*Exercise requirements*.
Reproduce the listing below in its entirety. Change nothing.

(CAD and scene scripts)
* start *
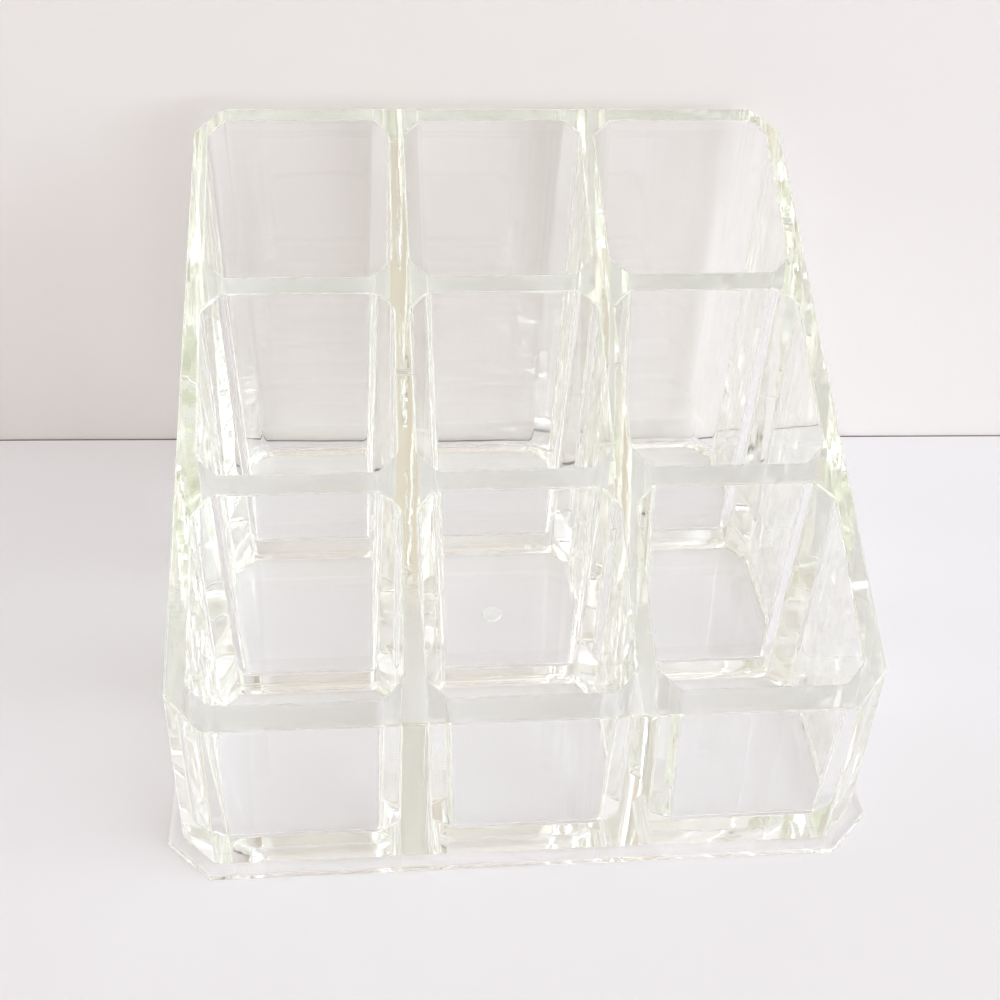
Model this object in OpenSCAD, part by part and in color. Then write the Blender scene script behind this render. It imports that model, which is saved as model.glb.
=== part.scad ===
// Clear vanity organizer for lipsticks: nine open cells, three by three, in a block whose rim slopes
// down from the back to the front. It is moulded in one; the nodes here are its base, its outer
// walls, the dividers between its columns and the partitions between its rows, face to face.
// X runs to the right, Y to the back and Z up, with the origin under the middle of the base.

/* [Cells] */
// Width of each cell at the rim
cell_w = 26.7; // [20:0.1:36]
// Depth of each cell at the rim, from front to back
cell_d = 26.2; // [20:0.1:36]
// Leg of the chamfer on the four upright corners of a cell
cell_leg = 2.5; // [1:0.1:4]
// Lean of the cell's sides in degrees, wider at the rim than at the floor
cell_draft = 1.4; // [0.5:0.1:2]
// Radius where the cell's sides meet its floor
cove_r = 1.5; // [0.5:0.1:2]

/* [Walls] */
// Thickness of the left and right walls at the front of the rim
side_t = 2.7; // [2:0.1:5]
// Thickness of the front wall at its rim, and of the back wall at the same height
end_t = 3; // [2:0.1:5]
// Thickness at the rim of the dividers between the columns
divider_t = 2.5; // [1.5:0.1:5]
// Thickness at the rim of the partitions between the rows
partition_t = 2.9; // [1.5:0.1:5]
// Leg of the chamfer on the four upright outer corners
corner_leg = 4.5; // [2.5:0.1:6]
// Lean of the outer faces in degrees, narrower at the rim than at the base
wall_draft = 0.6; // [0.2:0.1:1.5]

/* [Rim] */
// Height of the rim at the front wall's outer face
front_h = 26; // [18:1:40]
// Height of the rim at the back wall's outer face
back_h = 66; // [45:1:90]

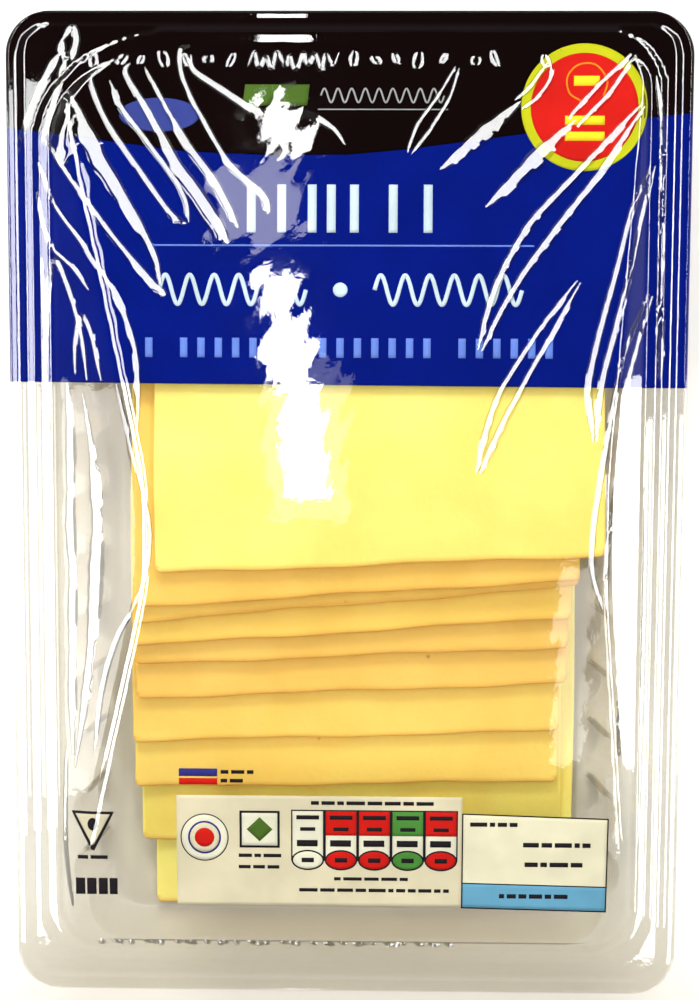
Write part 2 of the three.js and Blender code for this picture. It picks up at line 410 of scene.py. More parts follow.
* end *
*Task solution*.
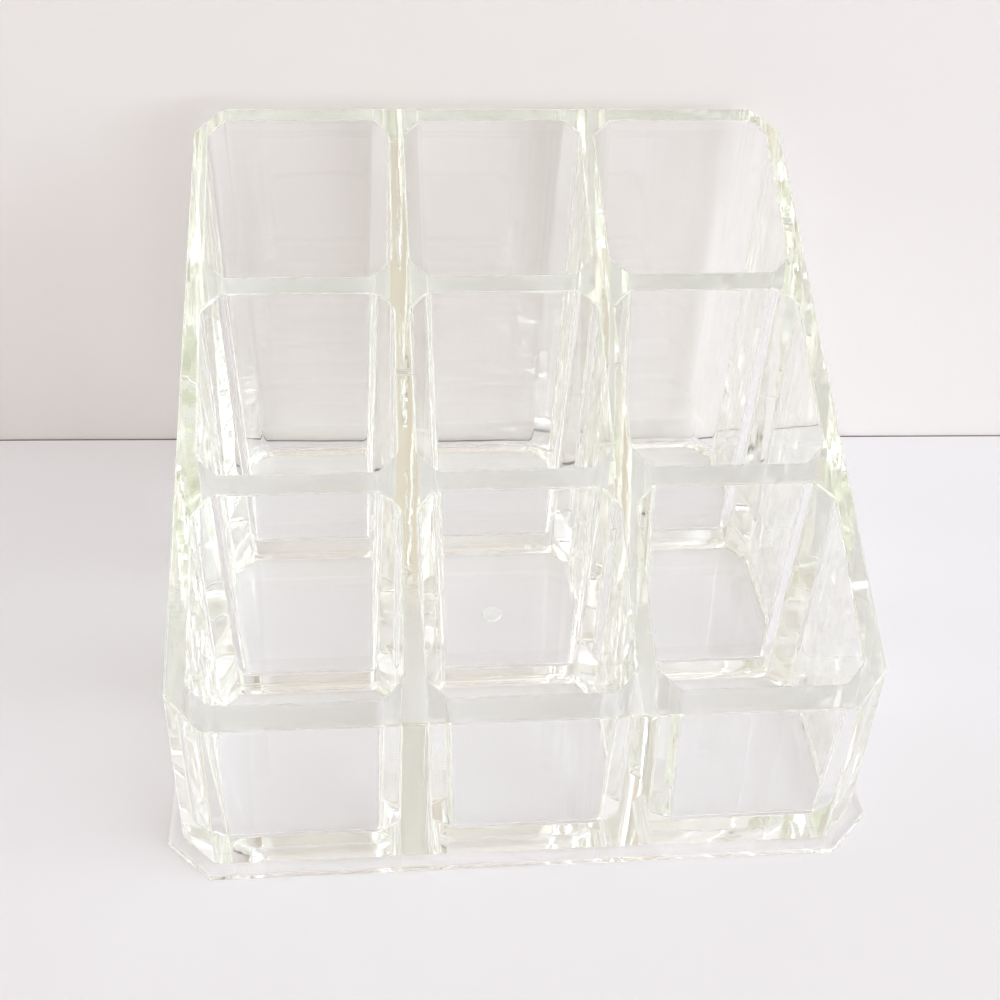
Model this object in OpenSCAD, part by part and in color. Then write the Blender scene script behind this render. It imports that model, which is saved as model.glb.
=== part.scad ===
// Clear vanity organizer for lipsticks: nine open cells, three by three, in a block whose rim slopes
// down from the back to the front. It is moulded in one; the nodes here are its base, its outer
// walls, the dividers between its columns and the partitions between its rows, face to face.
// X runs to the right, Y to the back and Z up, with the origin under the middle of the base.

/* [Cells] */
// Width of each cell at the rim
cell_w = 26.7; // [20:0.1:36]
// Depth of each cell at the rim, from front to back
cell_d = 26.2; // [20:0.1:36]
// Leg of the chamfer on the four upright corners of a cell
cell_leg = 2.5; // [1:0.1:4]
// Lean of the cell's sides in degrees, wider at the rim than at the floor
cell_draft = 1.4; // [0.5:0.1:2]
// Radius where the cell's sides meet its floor
cove_r = 1.5; // [0.5:0.1:2]

/* [Walls] */
// Thickness of the left and right walls at the front of the rim
side_t = 2.7; // [2:0.1:5]
// Thickness of the front wall at its rim, and of the back wall at the same height
end_t = 3; // [2:0.1:5]
// Thickness at the rim of the dividers between the columns
divider_t = 2.5; // [1.5:0.1:5]
// Thickness at the rim of the partitions between the rows
partition_t = 2.9; // [1.5:0.1:5]
// Leg of the chamfer on the four upright outer corners
corner_leg = 4.5; // [2.5:0.1:6]
// Lean of the outer faces in degrees, narrower at the rim than at the base
wall_draft = 0.6; // [0.2:0.1:1.5]

/* [Rim] */
// Height of the rim at the front wall's outer face
front_h = 26; // [18:1:40]
// Height of the rim at the back wall's outer face
back_h = 66; // [45:1:90]

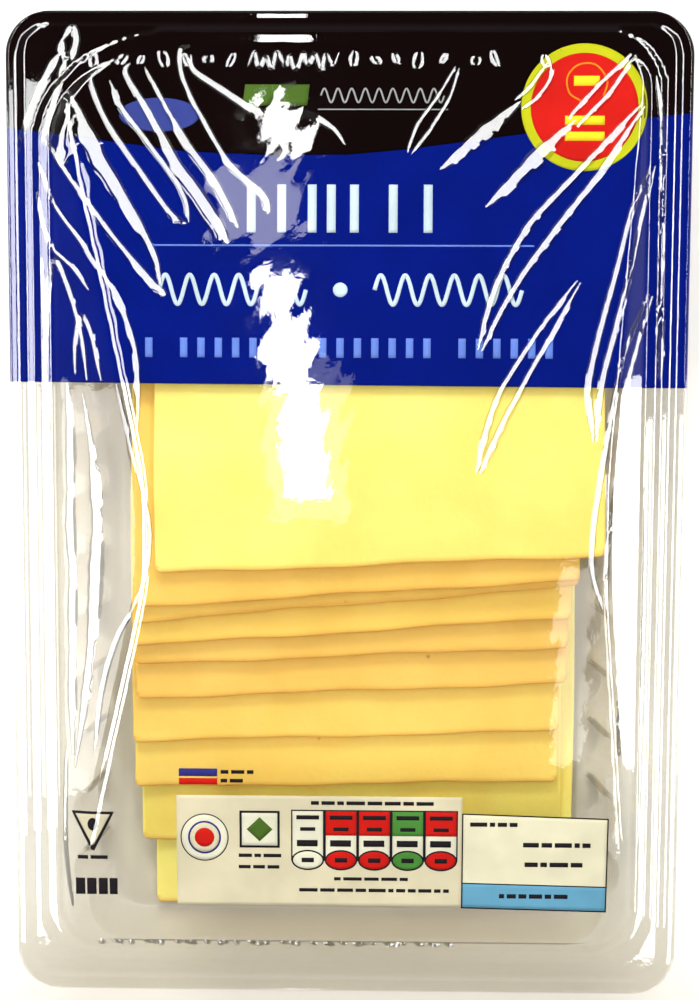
Write part 2 of the three.js and Blender code for this picture. It picks up at line 410 of scene.py. More parts follow.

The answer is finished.